SR: There is a video of you singing Angie Stone’s, ‘I Wish I Didn’t Miss You’ floating around. Any chance we will see you up onstage this time around?
CC: My god! Now I’m not a singer in any way, shape or form, but that was the last record we played at the Space Ibiza closing party and I chose that record because it’s one of my favourite records of all time. It seemed poignant to play it at that moment.
At the Mobile Disco, Eric suggested that I get up on stage and sing the chorus with Incognito, who are an amazing band! I was close to tears when I got up there, it was such a surreal moment and it was amazing that no one in the crowd was expecting it. I love the fact that there wasn’t a time slot for that, people were surprised! It was fucking amazing…I’ll never forget it! The band looked at me and said ‘boy he’s got a bit of a voice going on there!’ I thought ‘I don’t sound so bad after all!’
Remember, we do love the music.

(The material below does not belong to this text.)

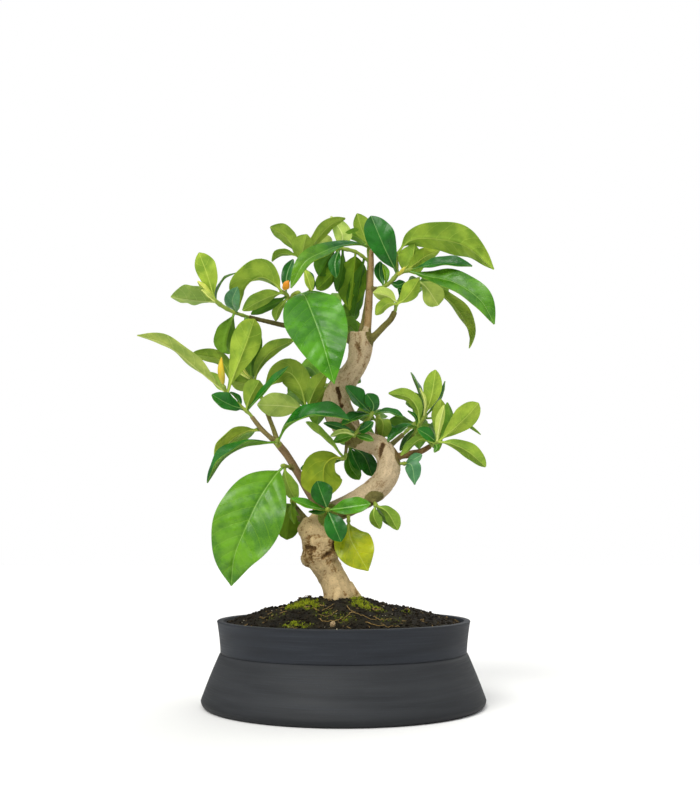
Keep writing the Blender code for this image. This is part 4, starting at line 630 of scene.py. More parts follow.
class Body:
    """A mesh in the making: points, faces, the material of each face and values for each point."""

    def __init__(self):
        self.points = []
        self.faces = []
        self.slots = []
        self.tints = []
        self.veins = []
        self.places = []

    def add(self, points, faces, slot_index, tint, veins=None, places=None):
        """Add points with their faces, counted from the first of these points."""
        first = len(self.points)
        self.points.extend(points)
        self.faces.extend(tuple(first + corner for corner in face) for face in faces)
        self.slots.extend([slot_index] * len(faces))
        tint = list(tint) if isinstance(tint, list) else [tint] * len(points)
        self.tints.extend(tint)
        self.veins.extend(veins or [(0.0, 0.0)] * len(points))
        self.places.extend(places or [(0.0, 0.0)] * len(points))

    def build(self, name, materials):
        """The finished object."""
        mesh = bpy.data.meshes.new(name)
        mesh.from_pydata([tuple(point) for point in self.points], [], self.faces)
        for finish in materials:
            mesh.materials.append(finish)
        mesh.polygons.foreach_set("material_index", self.slots)
        mesh.polygons.foreach_set("use_smooth", [True] * len(self.faces))
        tint = mesh.color_attributes.new("Tint", "FLOAT_COLOR", "POINT")
        tint.data.foreach_set("color", np.array([(*t[:3], 1.0) for t in self.tints], dtype=np.float32).ravel())
        corners = np.zeros(len(mesh.loops), dtype=np.int32)
        mesh.loops.foreach_get("vertex_index", corners)
        for title, values in (("Veins", self.veins), ("Blade", self.places)):
            layer = mesh.uv_layers.new(name=title)
            layer.data.foreach_set("uv", np.array(values, dtype=np.float32)[corners].ravel())
        mesh.validate()
        mesh.update()
        return new_object(name, mesh)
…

So many people these days see you as a DJ and think you are in it for the money. The real reason DJs like myself are still going today is because we love it…I mean the money will come as a result but that isn’t the goal!
SR: Speaking of loving the music, you are hosting a New Years Eve party at Shed 9 in Melbourne with a special Space Ibiza set! For those that haven’t been lucky enough to go to the island – What does a Space Ibiza set include?
I miss playing at Space, as you can imagine. The music I was able to play on the terrace was always able to bring people together. Yes a few piano tunes, a bit of a tribal sound, a bit of Spanish guitar in there. People can expect that warm vibe of being at Space in Ibiza and I’m bringing that to Shed 9. It’s not going to be hard techno; it’s not going to be Berghain underground minimal sounds. It’s just going to be happy music that brings people together, from a club I used to play at and a place I still love today.
I’m not trying to reinvent the wheel in any way, I’m just really excited to pull some of those records out for the crowd.
SR: Carl, what a pleasure it has been to chat to you. Keep killing it.
CC: No worries, take care and see you on the dance floor!